» **TASK TO CARRY OUT**
Provide an exact reproduction of every entry.

[Object data in JSON]
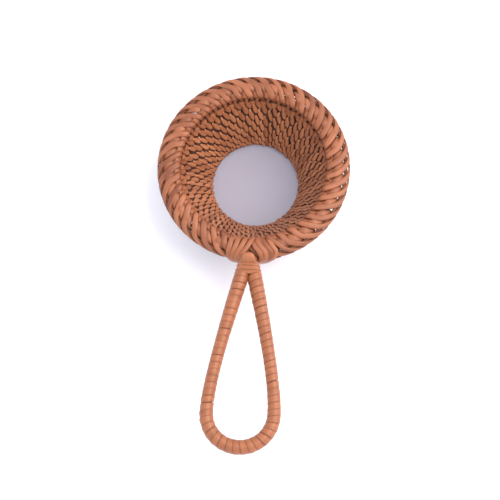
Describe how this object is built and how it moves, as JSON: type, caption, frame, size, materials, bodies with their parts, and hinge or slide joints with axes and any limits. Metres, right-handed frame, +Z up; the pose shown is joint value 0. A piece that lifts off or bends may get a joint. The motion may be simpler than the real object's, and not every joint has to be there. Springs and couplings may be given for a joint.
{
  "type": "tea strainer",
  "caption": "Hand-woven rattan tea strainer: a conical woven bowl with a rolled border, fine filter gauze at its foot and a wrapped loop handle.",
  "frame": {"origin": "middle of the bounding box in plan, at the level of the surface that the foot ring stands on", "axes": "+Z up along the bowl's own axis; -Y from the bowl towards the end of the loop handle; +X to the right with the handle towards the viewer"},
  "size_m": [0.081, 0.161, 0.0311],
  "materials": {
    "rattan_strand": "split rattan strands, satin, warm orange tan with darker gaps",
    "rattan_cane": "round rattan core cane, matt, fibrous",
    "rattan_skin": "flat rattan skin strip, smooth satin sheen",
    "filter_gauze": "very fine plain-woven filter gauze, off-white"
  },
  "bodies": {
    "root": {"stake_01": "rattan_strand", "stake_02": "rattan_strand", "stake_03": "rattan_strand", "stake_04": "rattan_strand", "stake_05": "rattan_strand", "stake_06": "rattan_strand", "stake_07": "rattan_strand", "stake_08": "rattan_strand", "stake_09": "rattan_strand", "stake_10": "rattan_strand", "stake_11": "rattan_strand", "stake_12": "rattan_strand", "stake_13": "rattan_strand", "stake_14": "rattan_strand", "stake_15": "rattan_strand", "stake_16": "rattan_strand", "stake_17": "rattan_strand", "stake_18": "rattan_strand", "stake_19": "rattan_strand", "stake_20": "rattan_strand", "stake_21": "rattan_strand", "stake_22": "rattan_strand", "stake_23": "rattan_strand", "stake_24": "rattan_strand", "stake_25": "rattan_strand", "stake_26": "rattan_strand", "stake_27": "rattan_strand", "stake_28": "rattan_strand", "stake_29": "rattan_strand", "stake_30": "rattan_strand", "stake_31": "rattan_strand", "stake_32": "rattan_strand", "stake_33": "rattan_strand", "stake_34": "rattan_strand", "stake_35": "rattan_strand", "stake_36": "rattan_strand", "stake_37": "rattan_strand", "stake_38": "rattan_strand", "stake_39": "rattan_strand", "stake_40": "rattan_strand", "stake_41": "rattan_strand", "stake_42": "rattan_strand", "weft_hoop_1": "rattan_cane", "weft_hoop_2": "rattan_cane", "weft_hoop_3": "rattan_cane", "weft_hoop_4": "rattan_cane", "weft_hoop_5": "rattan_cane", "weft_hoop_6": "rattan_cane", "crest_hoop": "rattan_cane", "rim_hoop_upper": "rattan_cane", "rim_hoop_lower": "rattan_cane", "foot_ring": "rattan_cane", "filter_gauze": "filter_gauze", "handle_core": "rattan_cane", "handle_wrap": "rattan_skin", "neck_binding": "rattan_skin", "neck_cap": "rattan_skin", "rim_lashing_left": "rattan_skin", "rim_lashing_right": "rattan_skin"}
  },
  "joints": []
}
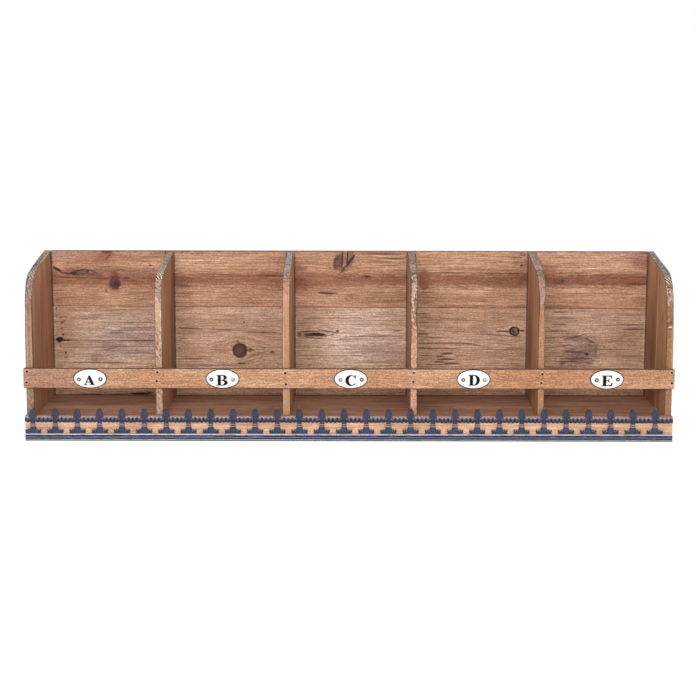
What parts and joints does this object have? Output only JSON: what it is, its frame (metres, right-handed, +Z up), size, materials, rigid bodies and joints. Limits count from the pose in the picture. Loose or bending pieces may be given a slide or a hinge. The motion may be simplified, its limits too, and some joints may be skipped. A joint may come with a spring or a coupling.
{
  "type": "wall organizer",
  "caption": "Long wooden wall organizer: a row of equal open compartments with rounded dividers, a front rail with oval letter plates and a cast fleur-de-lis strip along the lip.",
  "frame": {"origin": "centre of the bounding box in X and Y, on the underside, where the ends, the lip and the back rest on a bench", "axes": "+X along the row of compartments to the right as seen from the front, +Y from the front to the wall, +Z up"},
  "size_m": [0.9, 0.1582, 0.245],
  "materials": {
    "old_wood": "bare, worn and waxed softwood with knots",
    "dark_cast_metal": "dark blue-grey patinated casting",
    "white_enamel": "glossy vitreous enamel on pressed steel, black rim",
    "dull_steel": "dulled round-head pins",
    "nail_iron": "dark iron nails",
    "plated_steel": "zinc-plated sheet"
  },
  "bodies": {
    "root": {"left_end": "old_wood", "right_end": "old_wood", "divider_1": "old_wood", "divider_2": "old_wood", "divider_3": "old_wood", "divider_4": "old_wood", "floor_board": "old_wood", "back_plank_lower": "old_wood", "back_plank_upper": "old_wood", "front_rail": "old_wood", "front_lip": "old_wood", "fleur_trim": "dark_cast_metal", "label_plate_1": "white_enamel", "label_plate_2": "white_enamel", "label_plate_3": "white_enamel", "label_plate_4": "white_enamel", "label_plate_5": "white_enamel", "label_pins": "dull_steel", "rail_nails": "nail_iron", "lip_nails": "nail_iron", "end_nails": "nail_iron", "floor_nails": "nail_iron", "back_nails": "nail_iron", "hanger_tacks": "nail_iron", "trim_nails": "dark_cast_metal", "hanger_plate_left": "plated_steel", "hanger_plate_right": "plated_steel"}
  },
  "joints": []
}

» **RESPONSE**
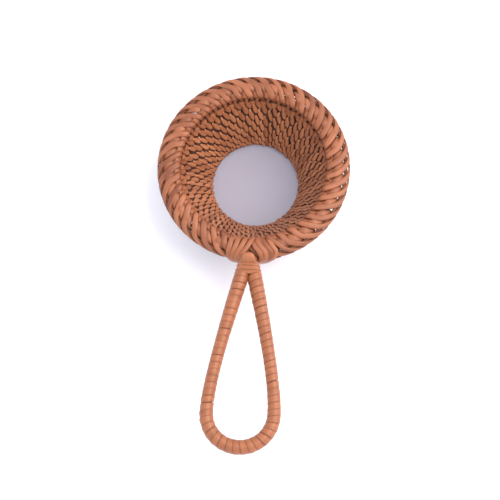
Describe how this object is built and how it moves, as JSON: type, caption, frame, size, materials, bodies with their parts, and hinge or slide joints with axes and any limits. Metres, right-handed frame, +Z up; the pose shown is joint value 0. A piece that lifts off or bends may get a joint. The motion may be simpler than the real object's, and not every joint has to be there. Springs and couplings may be given for a joint.
{
  "type": "tea strainer",
  "caption": "Hand-woven rattan tea strainer: a conical woven bowl with a rolled border, fine filter gauze at its foot and a wrapped loop handle.",
  "frame": {"origin": "middle of the bounding box in plan, at the level of the surface that the foot ring stands on", "axes": "+Z up along the bowl's own axis; -Y from the bowl towards the end of the loop handle; +X to the right with the handle towards the viewer"},
  "size_m": [0.081, 0.161, 0.0311],
  "materials": {
    "rattan_strand": "split rattan strands, satin, warm orange tan with darker gaps",
    "rattan_cane": "round rattan core cane, matt, fibrous",
    "rattan_skin": "flat rattan skin strip, smooth satin sheen",
    "filter_gauze": "very fine plain-woven filter gauze, off-white"
  },
  "bodies": {
    "root": {"stake_01": "rattan_strand", "stake_02": "rattan_strand", "stake_03": "rattan_strand", "stake_04": "rattan_strand", "stake_05": "rattan_strand", "stake_06": "rattan_strand", "stake_07": "rattan_strand", "stake_08": "rattan_strand", "stake_09": "rattan_strand", "stake_10": "rattan_strand", "stake_11": "rattan_strand", "stake_12": "rattan_strand", "stake_13": "rattan_strand", "stake_14": "rattan_strand", "stake_15": "rattan_strand", "stake_16": "rattan_strand", "stake_17": "rattan_strand", "stake_18": "rattan_strand", "stake_19": "rattan_strand", "stake_20": "rattan_strand", "stake_21": "rattan_strand", "stake_22": "rattan_strand", "stake_23": "rattan_strand", "stake_24": "rattan_strand", "stake_25": "rattan_strand", "stake_26": "rattan_strand", "stake_27": "rattan_strand", "stake_28": "rattan_strand", "stake_29": "rattan_strand", "stake_30": "rattan_strand", "stake_31": "rattan_strand", "stake_32": "rattan_strand", "stake_33": "rattan_strand", "stake_34": "rattan_strand", "stake_35": "rattan_strand", "stake_36": "rattan_strand", "stake_37": "rattan_strand", "stake_38": "rattan_strand", "stake_39": "rattan_strand", "stake_40": "rattan_strand", "stake_41": "rattan_strand", "stake_42": "rattan_strand", "weft_hoop_1": "rattan_cane", "weft_hoop_2": "rattan_cane", "weft_hoop_3": "rattan_cane", "weft_hoop_4": "rattan_cane", "weft_hoop_5": "rattan_cane", "weft_hoop_6": "rattan_cane", "crest_hoop": "rattan_cane", "rim_hoop_upper": "rattan_cane", "rim_hoop_lower": "rattan_cane", "foot_ring": "rattan_cane", "filter_gauze": "filter_gauze", "handle_core": "rattan_cane", "handle_wrap": "rattan_skin", "neck_binding": "rattan_skin", "neck_cap": "rattan_skin", "rim_lashing_left": "rattan_skin", "rim_lashing_right": "rattan_skin"}
  },
  "joints": []
}
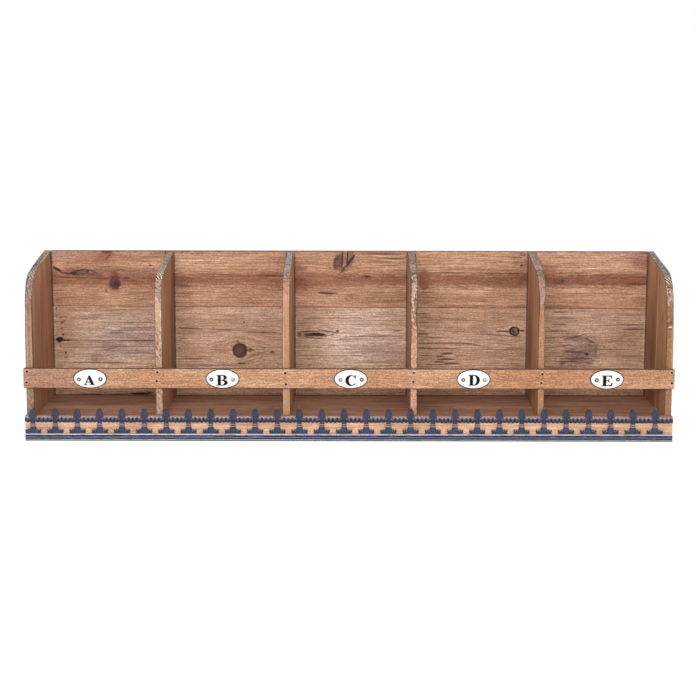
What parts and joints does this object have? Output only JSON: what it is, its frame (metres, right-handed, +Z up), size, materials, rigid bodies and joints. Limits count from the pose in the picture. Loose or bending pieces may be given a slide or a hinge. The motion may be simplified, its limits too, and some joints may be skipped. A joint may come with a spring or a coupling.
{
  "type": "wall organizer",
  "caption": "Long wooden wall organizer: a row of equal open compartments with rounded dividers, a front rail with oval letter plates and a cast fleur-de-lis strip along the lip.",
  "frame": {"origin": "centre of the bounding box in X and Y, on the underside, where the ends, the lip and the back rest on a bench", "axes": "+X along the row of compartments to the right as seen from the front, +Y from the front to the wall, +Z up"},
  "size_m": [0.9, 0.1582, 0.245],
  "materials": {
    "old_wood": "bare, worn and waxed softwood with knots",
    "dark_cast_metal": "dark blue-grey patinated casting",
    "white_enamel": "glossy vitreous enamel on pressed steel, black rim",
    "dull_steel": "dulled round-head pins",
    "nail_iron": "dark iron nails",
    "plated_steel": "zinc-plated sheet"
  },
  "bodies": {
    "root": {"left_end": "old_wood", "right_end": "old_wood", "divider_1": "old_wood", "divider_2": "old_wood", "divider_3": "old_wood", "divider_4": "old_wood", "floor_board": "old_wood", "back_plank_lower": "old_wood", "back_plank_upper": "old_wood", "front_rail": "old_wood", "front_lip": "old_wood", "fleur_trim": "dark_cast_metal", "label_plate_1": "white_enamel", "label_plate_2": "white_enamel", "label_plate_3": "white_enamel", "label_plate_4": "white_enamel", "label_plate_5": "white_enamel", "label_pins": "dull_steel", "rail_nails": "nail_iron", "lip_nails": "nail_iron", "end_nails": "nail_iron", "floor_nails": "nail_iron", "back_nails": "nail_iron", "hanger_tacks": "nail_iron", "trim_nails": "dark_cast_metal", "hanger_plate_left": "plated_steel", "hanger_plate_right": "plated_steel"}
  },
  "joints": []
}